The exponential increase in demand for energy requires indispensable energy sources such as lithium-ion batteries. While batteries play a crucial role in meeting the global energy demand, during long operation lithium-ion batteries go through undesirable effects causing the battery to age. Battery aging is caused by side reactions and degradation processes at various places in the battery leading to capacity loss. The rate of degradation depends on cycling conditions, potential, local concentrations, and temperature. Moreover, different materials used within the cell degrade in unique ways, and interactions between these materials—commonly referred to as “cross-talk” between electrodes—can intensify the overall aging of the battery.
Through pseudo-two-dimensional model (P2D), this study investigates one such degradation known as the solid-electrolyte-interphase (SEI) formation; that mainly occurs in the anode side of the lithium-ion battery causing loss in the cyclable lithium. It also accounts for the increasing potential drop caused by the increasing resistance of the thickening SEI layer on electrode particles. Additionally, the model considers how the reduction in electrolyte volume fraction impacts charge transport within the electrolyte. The model uses 21700 NMC622/Gr cylindrical prototype cells from commercial manufacturer and parameters of the cell were obtained from the manufacturer, project partners, literature and experimental data.
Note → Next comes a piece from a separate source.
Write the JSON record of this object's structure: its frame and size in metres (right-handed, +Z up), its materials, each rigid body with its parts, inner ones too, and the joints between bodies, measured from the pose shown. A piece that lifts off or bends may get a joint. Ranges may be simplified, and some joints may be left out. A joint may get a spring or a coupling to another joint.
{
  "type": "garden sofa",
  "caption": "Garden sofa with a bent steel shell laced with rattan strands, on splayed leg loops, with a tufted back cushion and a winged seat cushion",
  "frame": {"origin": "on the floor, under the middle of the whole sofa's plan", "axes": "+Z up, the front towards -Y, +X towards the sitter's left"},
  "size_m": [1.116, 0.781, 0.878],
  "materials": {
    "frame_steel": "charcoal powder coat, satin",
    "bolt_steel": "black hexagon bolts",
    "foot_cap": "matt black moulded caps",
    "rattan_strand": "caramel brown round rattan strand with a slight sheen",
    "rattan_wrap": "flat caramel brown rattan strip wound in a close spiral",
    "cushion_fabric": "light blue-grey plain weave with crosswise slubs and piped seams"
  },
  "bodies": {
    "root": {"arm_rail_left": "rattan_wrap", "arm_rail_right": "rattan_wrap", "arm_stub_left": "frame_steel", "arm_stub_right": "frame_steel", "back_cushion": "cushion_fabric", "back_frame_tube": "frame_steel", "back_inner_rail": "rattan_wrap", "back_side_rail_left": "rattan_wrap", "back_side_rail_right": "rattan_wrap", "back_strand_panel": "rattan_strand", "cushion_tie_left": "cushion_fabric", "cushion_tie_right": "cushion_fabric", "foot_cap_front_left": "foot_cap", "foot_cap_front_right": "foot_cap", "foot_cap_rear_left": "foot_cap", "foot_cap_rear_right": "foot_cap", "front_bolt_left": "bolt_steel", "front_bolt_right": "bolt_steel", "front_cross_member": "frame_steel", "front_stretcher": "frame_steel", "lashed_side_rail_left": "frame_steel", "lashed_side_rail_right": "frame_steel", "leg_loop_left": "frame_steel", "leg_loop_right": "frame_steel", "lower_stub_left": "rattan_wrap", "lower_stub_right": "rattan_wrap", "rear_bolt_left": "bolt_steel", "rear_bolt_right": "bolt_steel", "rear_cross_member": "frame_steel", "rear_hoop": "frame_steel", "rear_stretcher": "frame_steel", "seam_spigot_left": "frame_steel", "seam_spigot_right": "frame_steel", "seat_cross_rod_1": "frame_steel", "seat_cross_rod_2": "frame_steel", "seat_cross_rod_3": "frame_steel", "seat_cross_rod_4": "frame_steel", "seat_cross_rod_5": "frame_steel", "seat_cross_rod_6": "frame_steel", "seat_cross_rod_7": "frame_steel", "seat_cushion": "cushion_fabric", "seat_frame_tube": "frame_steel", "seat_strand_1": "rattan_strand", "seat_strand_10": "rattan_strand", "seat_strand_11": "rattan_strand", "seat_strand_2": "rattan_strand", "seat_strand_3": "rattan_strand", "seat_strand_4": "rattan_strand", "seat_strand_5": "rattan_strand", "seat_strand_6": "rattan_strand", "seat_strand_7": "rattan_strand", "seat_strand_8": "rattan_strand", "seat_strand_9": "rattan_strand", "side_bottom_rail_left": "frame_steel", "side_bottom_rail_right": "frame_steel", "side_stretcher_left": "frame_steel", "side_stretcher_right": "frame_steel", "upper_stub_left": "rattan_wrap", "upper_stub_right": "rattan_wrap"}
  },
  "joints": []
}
The study emphasizes how the formation and thickening of the parasitic SEI layer contributes significantly to the degradation of the lithium-ion cell. Simulations were conducted over 300 charge-discharge cycles and validated using experimental cell test data. The results indicated an approximate SEI layer thickness increase of 70 nm, which correlated with the observed rise in potential drop. For accuracy assessment, the root-mean-square error (RMSE) between the simulated and experimental results was calculated to be less than 0.05. This degradation model provides valuable insights into the performance and aging behavior of lithium-ion batteries under varying operational conditions.